begin
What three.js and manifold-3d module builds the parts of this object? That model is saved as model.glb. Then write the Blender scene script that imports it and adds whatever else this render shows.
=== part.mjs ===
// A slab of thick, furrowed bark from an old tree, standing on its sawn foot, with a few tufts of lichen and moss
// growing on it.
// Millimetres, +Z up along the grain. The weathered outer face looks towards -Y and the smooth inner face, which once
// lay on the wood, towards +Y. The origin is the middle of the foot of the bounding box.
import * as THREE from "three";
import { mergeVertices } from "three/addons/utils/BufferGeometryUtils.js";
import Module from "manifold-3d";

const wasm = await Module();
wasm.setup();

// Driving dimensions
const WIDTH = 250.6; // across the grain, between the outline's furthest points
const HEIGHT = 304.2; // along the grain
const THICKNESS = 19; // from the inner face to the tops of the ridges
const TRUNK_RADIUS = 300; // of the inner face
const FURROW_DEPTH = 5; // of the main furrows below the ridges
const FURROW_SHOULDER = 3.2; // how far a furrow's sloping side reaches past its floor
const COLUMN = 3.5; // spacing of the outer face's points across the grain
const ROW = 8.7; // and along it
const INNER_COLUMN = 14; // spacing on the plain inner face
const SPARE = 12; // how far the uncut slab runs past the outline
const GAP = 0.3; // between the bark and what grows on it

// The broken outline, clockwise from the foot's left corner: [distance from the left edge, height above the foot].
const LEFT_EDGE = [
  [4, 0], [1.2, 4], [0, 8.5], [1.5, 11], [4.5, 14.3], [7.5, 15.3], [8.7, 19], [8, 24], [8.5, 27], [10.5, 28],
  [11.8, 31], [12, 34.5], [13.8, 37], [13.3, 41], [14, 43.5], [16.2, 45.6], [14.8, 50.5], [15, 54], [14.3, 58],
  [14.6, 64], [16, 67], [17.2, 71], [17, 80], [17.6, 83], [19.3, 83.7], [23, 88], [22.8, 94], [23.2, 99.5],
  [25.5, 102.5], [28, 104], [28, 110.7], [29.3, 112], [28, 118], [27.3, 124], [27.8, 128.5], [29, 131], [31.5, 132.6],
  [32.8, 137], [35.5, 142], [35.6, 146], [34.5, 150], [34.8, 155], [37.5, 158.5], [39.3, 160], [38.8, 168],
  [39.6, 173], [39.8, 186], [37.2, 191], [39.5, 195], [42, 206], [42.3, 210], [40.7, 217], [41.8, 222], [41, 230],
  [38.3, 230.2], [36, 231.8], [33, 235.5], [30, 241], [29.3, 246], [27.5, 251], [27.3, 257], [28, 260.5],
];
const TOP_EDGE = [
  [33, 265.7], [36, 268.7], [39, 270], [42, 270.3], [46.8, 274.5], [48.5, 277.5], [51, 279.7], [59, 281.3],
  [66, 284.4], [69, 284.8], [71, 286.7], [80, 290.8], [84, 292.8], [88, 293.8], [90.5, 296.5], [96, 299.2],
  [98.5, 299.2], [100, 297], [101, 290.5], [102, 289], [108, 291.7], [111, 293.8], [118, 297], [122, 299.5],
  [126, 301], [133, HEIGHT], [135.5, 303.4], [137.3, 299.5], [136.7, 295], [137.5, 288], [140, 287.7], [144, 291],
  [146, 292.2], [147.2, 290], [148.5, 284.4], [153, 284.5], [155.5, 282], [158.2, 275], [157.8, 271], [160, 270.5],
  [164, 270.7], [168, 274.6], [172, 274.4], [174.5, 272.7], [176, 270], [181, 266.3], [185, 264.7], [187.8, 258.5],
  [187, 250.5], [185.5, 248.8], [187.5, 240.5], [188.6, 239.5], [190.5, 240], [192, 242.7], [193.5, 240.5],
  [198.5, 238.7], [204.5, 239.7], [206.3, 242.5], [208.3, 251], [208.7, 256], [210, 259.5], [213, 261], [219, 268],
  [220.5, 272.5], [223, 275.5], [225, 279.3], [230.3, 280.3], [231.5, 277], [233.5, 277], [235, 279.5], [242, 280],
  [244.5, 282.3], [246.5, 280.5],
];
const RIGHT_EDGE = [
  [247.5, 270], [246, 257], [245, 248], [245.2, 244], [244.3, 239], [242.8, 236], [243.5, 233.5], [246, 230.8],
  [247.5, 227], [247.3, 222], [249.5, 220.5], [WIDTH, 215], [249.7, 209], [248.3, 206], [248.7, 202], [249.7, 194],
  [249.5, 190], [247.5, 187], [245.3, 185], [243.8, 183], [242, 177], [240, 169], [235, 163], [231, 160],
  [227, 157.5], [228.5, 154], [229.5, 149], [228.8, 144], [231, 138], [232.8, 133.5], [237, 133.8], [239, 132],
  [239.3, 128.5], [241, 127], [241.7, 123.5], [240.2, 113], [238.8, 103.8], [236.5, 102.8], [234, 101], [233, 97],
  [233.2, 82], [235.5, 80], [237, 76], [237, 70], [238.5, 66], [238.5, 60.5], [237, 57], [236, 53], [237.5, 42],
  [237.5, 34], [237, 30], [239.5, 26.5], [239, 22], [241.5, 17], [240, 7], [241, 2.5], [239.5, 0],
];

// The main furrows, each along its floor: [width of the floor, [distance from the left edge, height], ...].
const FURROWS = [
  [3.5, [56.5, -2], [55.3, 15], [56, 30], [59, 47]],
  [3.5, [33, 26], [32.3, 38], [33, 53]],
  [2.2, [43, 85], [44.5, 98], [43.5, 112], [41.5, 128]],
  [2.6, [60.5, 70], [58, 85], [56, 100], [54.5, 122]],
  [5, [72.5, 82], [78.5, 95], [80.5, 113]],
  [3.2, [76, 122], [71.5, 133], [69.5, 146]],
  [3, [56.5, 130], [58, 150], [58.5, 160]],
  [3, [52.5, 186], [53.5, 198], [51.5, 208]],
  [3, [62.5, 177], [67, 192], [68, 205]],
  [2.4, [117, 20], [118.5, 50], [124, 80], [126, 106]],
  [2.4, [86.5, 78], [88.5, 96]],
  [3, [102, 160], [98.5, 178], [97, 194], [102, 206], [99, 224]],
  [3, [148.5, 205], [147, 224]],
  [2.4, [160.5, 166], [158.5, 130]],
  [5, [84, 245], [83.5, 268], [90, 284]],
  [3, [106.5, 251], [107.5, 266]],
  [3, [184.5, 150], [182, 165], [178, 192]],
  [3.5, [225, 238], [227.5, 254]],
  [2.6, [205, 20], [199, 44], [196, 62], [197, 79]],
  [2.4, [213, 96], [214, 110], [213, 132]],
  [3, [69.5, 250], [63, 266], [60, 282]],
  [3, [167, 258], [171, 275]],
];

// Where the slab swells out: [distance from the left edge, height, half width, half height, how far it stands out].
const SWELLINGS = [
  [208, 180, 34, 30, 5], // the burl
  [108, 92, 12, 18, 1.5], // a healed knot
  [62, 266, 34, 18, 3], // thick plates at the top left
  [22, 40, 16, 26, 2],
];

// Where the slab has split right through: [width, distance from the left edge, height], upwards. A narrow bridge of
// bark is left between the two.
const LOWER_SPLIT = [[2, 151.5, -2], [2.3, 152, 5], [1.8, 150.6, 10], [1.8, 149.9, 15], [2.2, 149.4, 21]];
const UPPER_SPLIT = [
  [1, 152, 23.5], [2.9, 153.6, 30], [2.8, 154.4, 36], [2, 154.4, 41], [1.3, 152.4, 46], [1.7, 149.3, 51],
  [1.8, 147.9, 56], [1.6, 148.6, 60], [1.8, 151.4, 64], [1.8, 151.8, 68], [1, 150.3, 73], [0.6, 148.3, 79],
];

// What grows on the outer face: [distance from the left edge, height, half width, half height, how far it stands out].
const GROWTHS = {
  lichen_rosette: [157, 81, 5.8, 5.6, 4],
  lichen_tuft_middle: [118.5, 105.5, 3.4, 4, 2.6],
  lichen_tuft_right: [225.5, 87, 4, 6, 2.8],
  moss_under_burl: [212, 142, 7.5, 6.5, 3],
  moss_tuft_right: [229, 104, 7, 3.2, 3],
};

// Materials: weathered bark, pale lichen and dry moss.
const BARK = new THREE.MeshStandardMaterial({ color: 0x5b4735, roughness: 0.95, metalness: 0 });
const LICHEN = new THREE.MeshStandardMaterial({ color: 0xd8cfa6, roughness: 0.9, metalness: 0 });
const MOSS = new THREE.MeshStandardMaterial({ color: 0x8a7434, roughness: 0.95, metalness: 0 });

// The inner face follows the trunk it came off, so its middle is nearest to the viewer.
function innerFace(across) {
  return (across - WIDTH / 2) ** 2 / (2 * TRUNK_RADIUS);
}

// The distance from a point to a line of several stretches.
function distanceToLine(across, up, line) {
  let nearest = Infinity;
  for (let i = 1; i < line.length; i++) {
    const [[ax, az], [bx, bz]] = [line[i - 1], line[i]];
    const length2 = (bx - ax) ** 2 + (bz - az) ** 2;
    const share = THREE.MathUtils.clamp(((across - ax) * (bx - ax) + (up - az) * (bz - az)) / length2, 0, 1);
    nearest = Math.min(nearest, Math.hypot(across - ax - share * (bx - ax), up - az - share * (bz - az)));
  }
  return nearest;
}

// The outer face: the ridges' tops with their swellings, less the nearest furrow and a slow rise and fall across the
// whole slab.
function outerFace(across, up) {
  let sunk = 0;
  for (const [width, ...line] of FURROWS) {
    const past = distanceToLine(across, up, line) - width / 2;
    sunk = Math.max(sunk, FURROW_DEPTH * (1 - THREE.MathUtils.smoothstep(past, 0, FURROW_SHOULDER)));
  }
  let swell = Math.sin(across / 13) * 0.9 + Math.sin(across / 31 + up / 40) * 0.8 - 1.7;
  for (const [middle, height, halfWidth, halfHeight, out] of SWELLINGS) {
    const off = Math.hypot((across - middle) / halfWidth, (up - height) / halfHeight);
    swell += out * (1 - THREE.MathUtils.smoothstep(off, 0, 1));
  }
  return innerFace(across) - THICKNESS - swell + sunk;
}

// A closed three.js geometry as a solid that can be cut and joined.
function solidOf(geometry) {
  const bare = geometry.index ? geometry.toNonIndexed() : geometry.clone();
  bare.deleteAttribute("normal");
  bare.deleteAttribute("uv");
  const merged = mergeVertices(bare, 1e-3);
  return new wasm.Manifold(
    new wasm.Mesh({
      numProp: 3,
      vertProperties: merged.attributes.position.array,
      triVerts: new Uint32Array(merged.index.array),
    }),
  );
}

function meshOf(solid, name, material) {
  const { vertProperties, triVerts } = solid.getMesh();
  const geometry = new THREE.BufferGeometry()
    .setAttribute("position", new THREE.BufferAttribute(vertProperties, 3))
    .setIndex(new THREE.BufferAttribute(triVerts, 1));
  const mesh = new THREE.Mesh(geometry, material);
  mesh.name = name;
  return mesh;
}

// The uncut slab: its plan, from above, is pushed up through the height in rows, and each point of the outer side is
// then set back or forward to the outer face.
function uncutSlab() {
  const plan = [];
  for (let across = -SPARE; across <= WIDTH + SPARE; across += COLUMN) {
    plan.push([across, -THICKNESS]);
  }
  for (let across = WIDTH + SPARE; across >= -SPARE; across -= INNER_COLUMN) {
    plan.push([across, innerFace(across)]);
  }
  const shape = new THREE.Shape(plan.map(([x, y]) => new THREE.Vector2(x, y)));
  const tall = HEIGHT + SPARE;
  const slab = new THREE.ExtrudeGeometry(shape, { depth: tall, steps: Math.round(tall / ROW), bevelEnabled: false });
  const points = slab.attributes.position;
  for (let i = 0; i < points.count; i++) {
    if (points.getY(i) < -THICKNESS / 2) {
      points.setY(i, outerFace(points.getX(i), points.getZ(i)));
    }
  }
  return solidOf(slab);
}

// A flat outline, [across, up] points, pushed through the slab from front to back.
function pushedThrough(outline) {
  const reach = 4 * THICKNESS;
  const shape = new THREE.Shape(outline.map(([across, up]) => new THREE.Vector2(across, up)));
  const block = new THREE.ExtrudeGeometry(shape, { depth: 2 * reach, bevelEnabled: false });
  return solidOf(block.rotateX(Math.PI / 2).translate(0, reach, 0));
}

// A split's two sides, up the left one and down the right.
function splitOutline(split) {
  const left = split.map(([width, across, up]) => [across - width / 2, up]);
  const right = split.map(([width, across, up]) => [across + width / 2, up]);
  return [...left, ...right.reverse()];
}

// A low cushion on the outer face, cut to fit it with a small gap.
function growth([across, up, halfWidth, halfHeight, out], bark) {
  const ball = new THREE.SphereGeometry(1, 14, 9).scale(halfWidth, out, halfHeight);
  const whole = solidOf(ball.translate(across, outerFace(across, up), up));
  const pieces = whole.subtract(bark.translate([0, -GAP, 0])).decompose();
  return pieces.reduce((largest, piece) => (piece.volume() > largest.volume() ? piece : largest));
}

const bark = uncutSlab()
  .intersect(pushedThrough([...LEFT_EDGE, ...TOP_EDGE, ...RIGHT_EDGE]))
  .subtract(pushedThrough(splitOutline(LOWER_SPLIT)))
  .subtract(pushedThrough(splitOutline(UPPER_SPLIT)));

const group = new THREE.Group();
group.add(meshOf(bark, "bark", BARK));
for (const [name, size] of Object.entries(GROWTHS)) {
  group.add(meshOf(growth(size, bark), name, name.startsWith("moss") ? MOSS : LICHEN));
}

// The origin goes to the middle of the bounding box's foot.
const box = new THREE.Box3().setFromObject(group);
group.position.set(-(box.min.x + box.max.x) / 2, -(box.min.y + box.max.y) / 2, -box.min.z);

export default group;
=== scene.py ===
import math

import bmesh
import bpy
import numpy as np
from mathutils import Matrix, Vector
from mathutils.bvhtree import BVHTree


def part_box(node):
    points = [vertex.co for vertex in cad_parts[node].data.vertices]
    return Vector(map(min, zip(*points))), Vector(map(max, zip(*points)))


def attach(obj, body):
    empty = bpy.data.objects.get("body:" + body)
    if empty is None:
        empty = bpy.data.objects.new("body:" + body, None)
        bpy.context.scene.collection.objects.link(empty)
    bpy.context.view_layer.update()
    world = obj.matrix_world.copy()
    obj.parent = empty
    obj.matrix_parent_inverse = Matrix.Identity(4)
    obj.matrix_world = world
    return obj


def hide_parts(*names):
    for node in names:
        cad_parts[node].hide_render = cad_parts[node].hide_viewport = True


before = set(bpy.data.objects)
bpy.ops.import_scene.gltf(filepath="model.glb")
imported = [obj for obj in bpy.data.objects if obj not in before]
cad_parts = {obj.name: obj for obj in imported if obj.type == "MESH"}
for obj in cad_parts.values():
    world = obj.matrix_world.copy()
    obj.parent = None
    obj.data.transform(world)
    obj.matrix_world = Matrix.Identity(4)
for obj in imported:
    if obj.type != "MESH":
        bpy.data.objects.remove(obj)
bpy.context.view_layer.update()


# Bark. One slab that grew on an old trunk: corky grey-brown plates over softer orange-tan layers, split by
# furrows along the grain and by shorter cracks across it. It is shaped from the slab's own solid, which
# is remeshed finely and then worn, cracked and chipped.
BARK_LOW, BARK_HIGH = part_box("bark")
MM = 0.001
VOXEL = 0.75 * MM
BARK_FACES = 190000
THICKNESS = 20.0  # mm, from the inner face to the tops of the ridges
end
Goal
Your task is to transcribe only the lines from the line containing "cad_parts[node].hide_render = cad_parts[node].hide_viewport" through the line containing "in imported if", word for word.

The answer
        cad_parts[node].hide_render = cad_parts[node].hide_viewport = True


before = set(bpy.data.objects)
bpy.ops.import_scene.gltf(filepath="model.glb")
imported = [obj for obj in bpy.data.objects if obj not in before]
cad_parts = {obj.name: obj for obj in imported if obj.type == "MESH"}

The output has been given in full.